3 . (p. 65) Mastodon King: The reference is to a successful prospector on Mastodon Creek in the Forty-Mile mining area.
4 . (p. 66)
Skookum Benches: This is an area of the Klondike gold fields named after Skookum Jim, a Native American who discovered gold on a branch of the Klondike River. A bench is a terrace formed along the base of a mountain by unequal erosion or by mining.
Chapter VII
1 . (p. 70)
Hudson Bay Company: One of the largest and most profitable fur trading companies in North America, Hudson’s Bay Company (not, as London calls it, Hudson Bay Company) by the 1830s had a virtual monopoly over trade in Canada from the Atlantic to the Pacific.
White Fang
Part Four, Chapter II
1 . (p. 212)
Sour-doughs: This was a nickname for miners who had spent at least one year “inside” and had experienced the perils of a winter in a Yukon or Klondike mining camp. So-called because they used a sourdough mixture to make bread instead of the hard-to-obtain yeast favored by newcomers
(chechaquos) to the region. London humorously describes the process of making sourdough bread in his short narrative “Housekeeping in the Klondike.”
Part Four, Chapter IV
1 . (p. 230)
skin-fold: The description in the preceding pages of the battle between a wolf-dog and a bulldog caused London a good deal of trouble with President Theodore Roosevelt, a hunter and amateur naturalist.
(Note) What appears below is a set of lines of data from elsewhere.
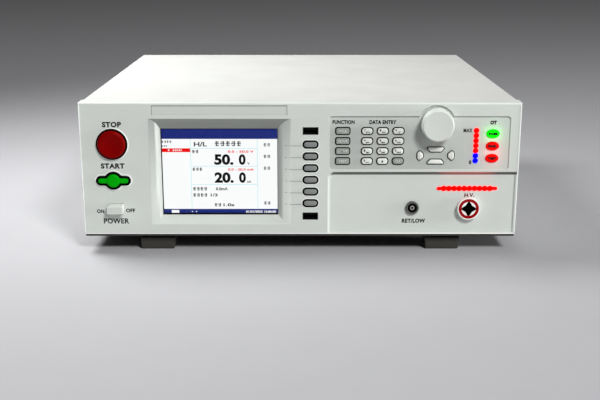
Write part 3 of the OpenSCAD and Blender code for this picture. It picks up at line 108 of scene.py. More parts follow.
@dataclass(frozen=True)
class Nodes:
    """The nodes of one material, added one after another."""

    tree: bpy.types.NodeTree

    def add(self, kind: str, feeds: dict[str, Feed]) -> bpy.types.Node:
        """Add a node and feed its inputs.

        Args:
            kind: the node's type.
            feeds: a value or another node's output for each input.

        Returns:
            The node.
        """
        node = self.tree.nodes.new(kind)
        self.feed(node, feeds)
        return node

    def feed(self, node: bpy.types.Node, feeds: dict[str | int, Feed]) -> None:
        """Set the inputs of a node that have a value, and link the others.

        Args:
            node: the node.
            feeds: a value or another node's output for each input.
        """
        for name, value in feeds.items():
            if isinstance(value, Socket):
                self.tree.links.new(value, node.inputs[name])
            else:
                node.inputs[name].default_value = value

    def noise(self, place: Socket, size: float, detail: float) -> Socket:
        """Add a noise of one size in millimetres and return its value."""
        feeds = {"Vector": place, "Scale": 1 / (size * MM), "Detail": detail}
        return self.add("ShaderNodeTexNoise", feeds).outputs["Fac"]

    def cells(self, place: Socket, size: float) -> bpy.types.Node:
        """Add cells of one size in millimetres."""
        return self.add("ShaderNodeTexVoronoi", {"Vector": place, "Scale": 1 / (size * MM)})

    def span(self, value: Socket, start: float, end: float, low: float = 0.0,
             high: float = 1.0) -> Socket:
        """Map the span from start to end to the span from low to high."""
        feeds = {"Value": value, "From Min": start, "From Max": end, "To Min": low, "To Max": high}
        return self.add("ShaderNodeMapRange", feeds).outputs["Result"]

    def mix(self, share: Socket, first: Feed, second: Feed) -> Socket:
        """Mix two colours.

        Args:
            share: how much of the second colour there is, from 0 to 1.
            first: the first colour.
            second: the second colour.

        Returns:
            The mixed colour.
        """
        node = self.tree.nodes.new("ShaderNodeMix")
        node.data_type = "RGBA"
        self.feed(node, {0: share, 6: first, 7: second})
        return node.outputs[2]

    def maths(self, operation: str, *values: Feed) -> Socket:
        """Work out one operation.

        Args:
            operation: Blender's word for it.
            values: what it takes, in order.

        Returns:
            The result.
        """
        node = self.tree.nodes.new("ShaderNodeMath")
        node.operation = operation
        self.feed(node, dict(enumerate(values)))
        return node.outputs[0]

    def axis(self, vector: Socket, name: str) -> Socket:
        """Return one axis of a vector."""
        return self.add("ShaderNodeSeparateXYZ", {"Vector": vector}).outputs[name]


@dataclass(frozen=True)
class Finish:
    """One finish, with the grain, mottling and gloss that its nodes draw.

    The grain is the size of the surface texture and the relief its height,
    both in millimetres. The mottle is the share by which the colour varies.
    """

    name: str
    surface: Surface
    colour: Colour
    roughness: float = 0.5
    grain: float = 0.6
    relief: float = 0.012
    mottle: float = 0.03
    glow: float = 0.0
    gloss: float = 0.5

    def material(self) -> bpy.types.Material:
        """Return this finish's material, made the first time it is asked for."""
        found = bpy.data.materials.get(f"{self.name}_finish")
        return found or self._build()

    def _tone(self, gain: float) -> tuple[float, ...]:
        """Turn the screen colour into a linear one, lighter or darker by a factor.

        Args:
            gain: factor on the linear values.

        Returns:
            Linear red, green, blue and an alpha of one.
        """
        parts = []
        for value in self.colour:
            share = value / 255
            line = share / 12.92 if share <= 0.04045 else ((share + 0.055) / 1.055) ** 2.4
            parts.append(min(line * gain, 1.0))
        return (*parts, 1.0)

    def _build(self) -> bpy.types.Material:
        """Build the node material.

        Returns:
            The new material.
        """
        broad_size, unlit = 35.0, (0.004, 0.004, 0.005, 1.0)
        made = bpy.data.materials.new(f"{self.name}_finish")
        made.use_nodes = True
        nodes = Nodes(made.node_tree)
        place = nodes.add("ShaderNodeTexCoord", {}).outputs["Object"]
        broad = nodes.noise(place, broad_size, 3.0)
        fine = nodes.noise(place, self.grain, 2.0)
        colour = self._tint(nodes, place, broad, fine)
        feeds = {"Base Color": unlit if self.surface is Surface.SCREEN else colour,
                 "Roughness": self._sheen(nodes, broad, fine),
                 "Specular IOR Level": self.gloss}
        if self.surface in (Surface.METAL, Surface.SPANGLE):
            feeds["Metallic"] = 1.0
        if self.surface is Surface.GLASS:
            feeds |= {"Transmission Weight": 1.0, "IOR": 1.1}
        if self.glow > 0:
            feeds |= {"Emission Color": colour, "Emission Strength": self.glow}
        if self.relief > 0:
            bump = {"Height": fine, "Strength": 1.0, "Distance": self.relief * MM}
            feeds["Normal"] = nodes.add("ShaderNodeBump", bump).outputs["Normal"]
        nodes.feed(made.node_tree.nodes["Principled BSDF"], feeds)
        return made

    def _tint(self, nodes: Nodes, place: Socket, broad: Socket, fine: Socket) -> Socket:
        """Draw the mottled colour, with the spangle, tracks or painted shade of its surface.

        Args:
            nodes: the material's nodes.
            place: the place on the object.
            broad: the wide noise.
            fine: the noise of the grain.

        Returns:
            The colour.
        """
        source = fine if self.surface in (Surface.RUBBER, Surface.INK, Surface.LENS) else broad
        share = nodes.span(source, *NOISE_SPAN)
        if self.surface is Surface.SPANGLE:
            share = nodes.cells(place, self.grain).outputs["Color"]
        colour = nodes.mix(share, self._tone(1 - self.mottle), self._tone(1 + self.mottle))
        if self.surface is Surface.BOARD:
            track_pitch, track_tone, track_edges = 2.4, 1.9, (0.02, 0.05)
            tracks = nodes.cells(place, track_pitch)
            tracks.feature = "DISTANCE_TO_EDGE"
            lines = nodes.span(tracks.outputs["Distance"], *track_edges)
            colour = nodes.mix(lines, self._tone(track_tone), colour)
        # the panel's colour gets painted shade on its down-turned slopes and its sunk keypad floor
        if self.surface is Surface.PANEL:
            colour = self._paint_shade(nodes, place, colour)
        return colour

    def _paint_shade(self, nodes: Nodes, place: Socket, colour: Socket) -> Socket:
        """Paint shade on the slopes that turn down and on the keypad's sunk floor, darker to the
        left and lower down.

        Args:
            nodes: the material's nodes.
            place: the place on the object.
            colour: the panel's colour.

        Returns:
            The colour with both tones laid over it.
        """
        slope_shade_tone, floor_shade_tone = 0.2, 0.72
        lit_x, dark_x = 200 * MM, 140 * MM
        lit_z, dark_z = at(0, 0, 119).z, at(0, 0, 104).z
        normal = nodes.add("ShaderNodeNewGeometry", {}).outputs["True Normal"]
        # painted shade: faces that turn down are darkened
        down = nodes.span(nodes.axis(normal, "Z"), -0.38, -0.7)
        # painted shade on the keypad's sunk floor, darker to the left and lower down
        sunk = nodes.maths("COMPARE", nodes.axis(place, "Y"), at(0, KEYPAD_DEPTH, 0).y, 0.3 * MM)
        for share in (nodes.span(nodes.axis(place, "X"), lit_x, dark_x, 0.1, 1.0),
                      nodes.span(nodes.axis(place, "Z"), lit_z, dark_z, 0.15, 1.0),
                      nodes.span(nodes.axis(normal, "Y"), -0.95, -0.99)):
            sunk = nodes.maths("MULTIPLY", sunk, share)
        colour = nodes.mix(sunk, colour, self._tone(floor_shade_tone))
        return nodes.mix(down, colour, self._tone(slope_shade_tone))

    def _sheen(self, nodes: Nodes, broad: Socket, fine: Socket) -> Socket:
        """Let the roughness wander a little round its value.

        Args:
            nodes: the material's nodes.
            broad: the wide noise.
            fine: the noise of the grain.

        Returns:
            The roughness.
        """
        if self.surface is Surface.GLASS:
            return nodes.span(broad, *NOISE_SPAN, 0.0, 0.02)
        source = fine if self.surface in (Surface.METAL, Surface.RUBBER) else broad
        swing = 0.02 if self.surface is Surface.PAINT else 0.05
        return nodes.span(source, *NOISE_SPAN, max(self.roughness - swing, 0.0),
                          min(self.roughness + swing, 1.0))


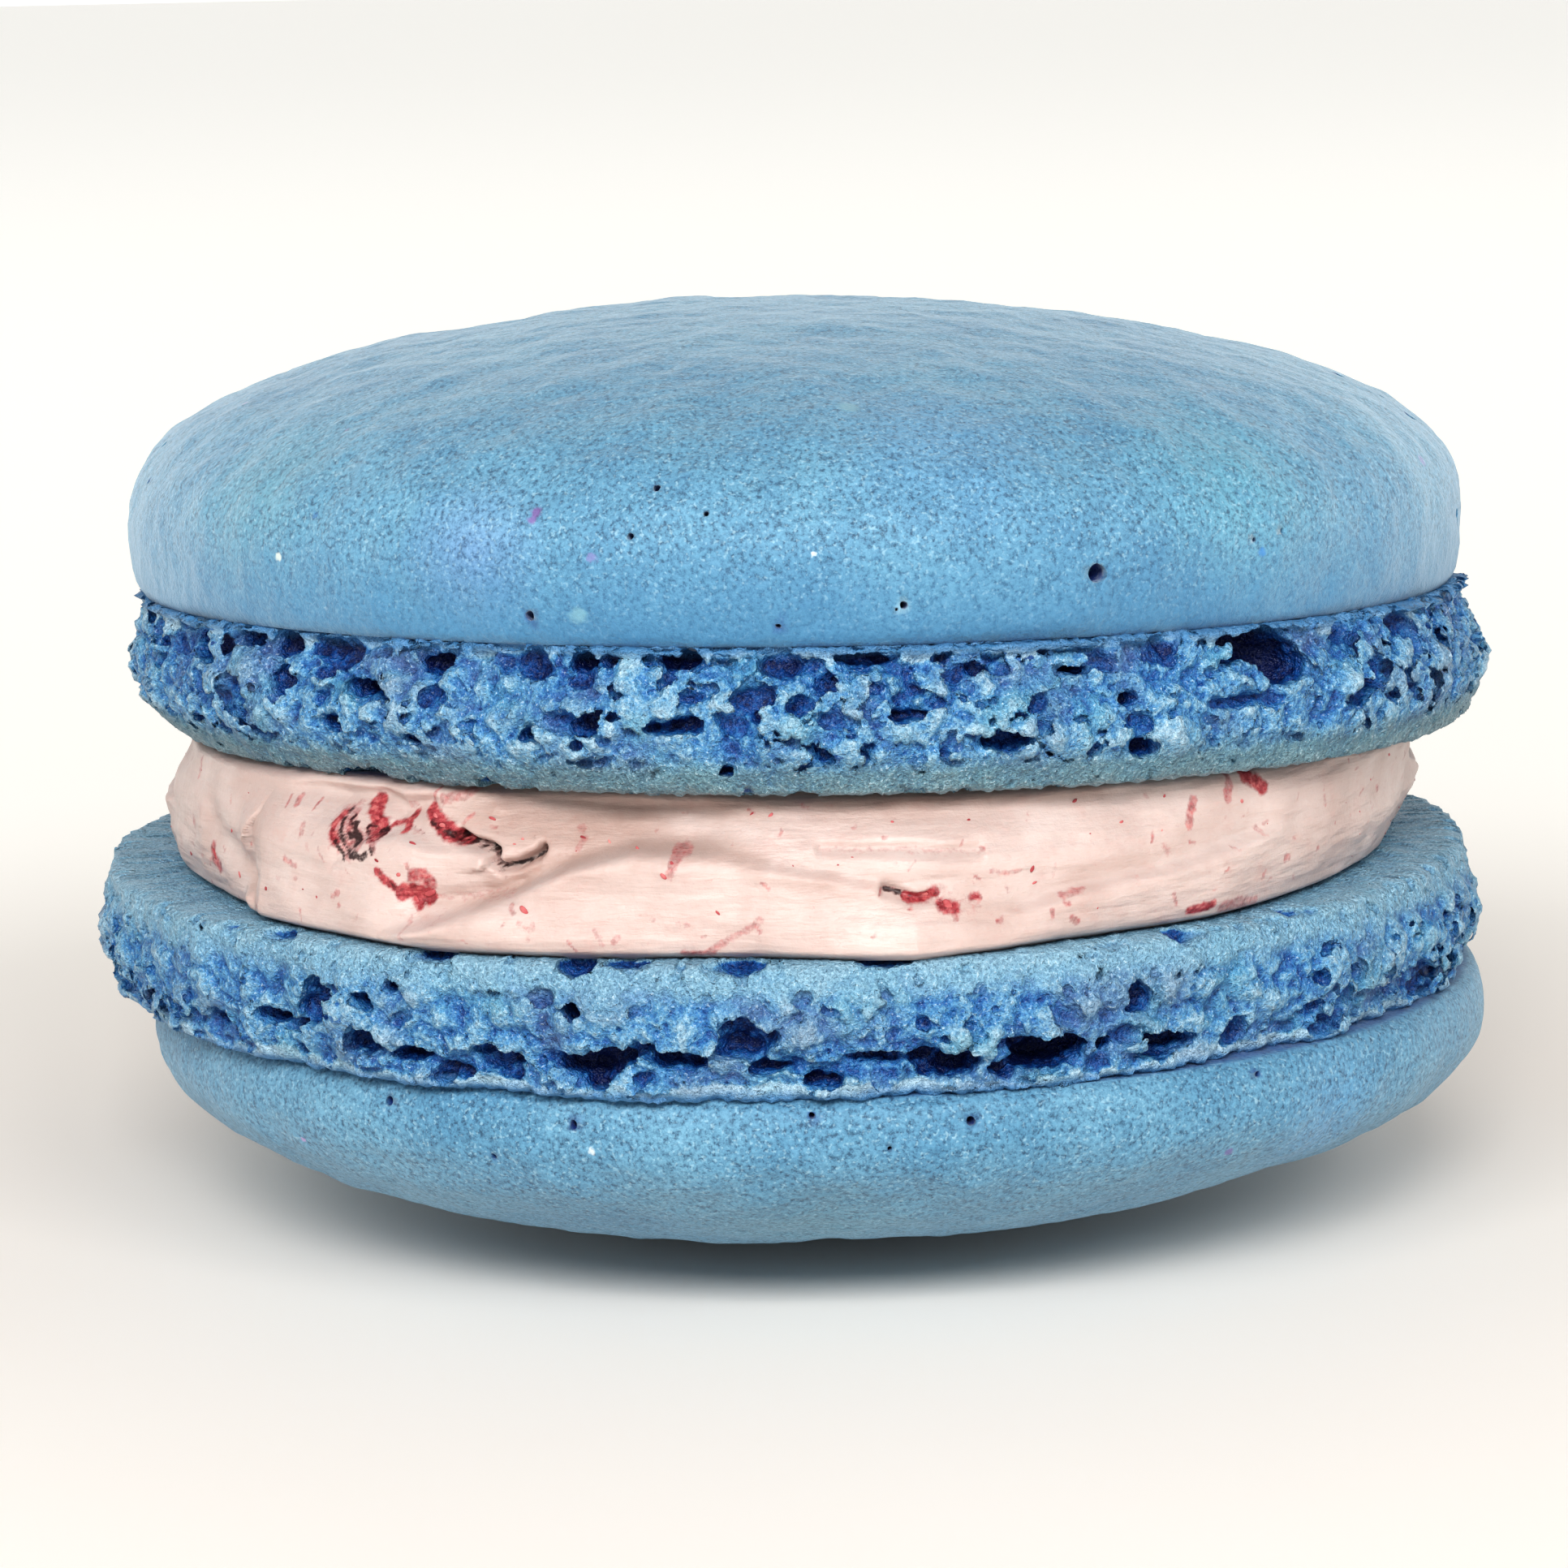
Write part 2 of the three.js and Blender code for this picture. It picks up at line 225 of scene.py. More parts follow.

In an interview with
Everybody’s Magazine in June 1907, Roosevelt called this passage the “very sublimity of absurdity.” In doing so, he initiated London into the great “nature-faking” controversy. Participants in this debate battled over how one could determine the “real” cause (instinct or reason) of nonhuman animal behavior and, by extension, how the actions, emotions, and thoughts of those animals could be expressed in literary texts. London responded to Roosevelt’s attack in a biting essay entitled “The Other Animals.” He resolves the charge against him simply: “It is merely,” he writes, “a difference of opinion.”
Part Five, Chapter I
1 . (p. 256)
Sardanapalus: London uses this term as an oath. Sardanapalus was the mythical last King of Assyria (880 B.C.) who set himself, his wife, and his kingdom’s treasures on fire rather than face defeat by a rebel army.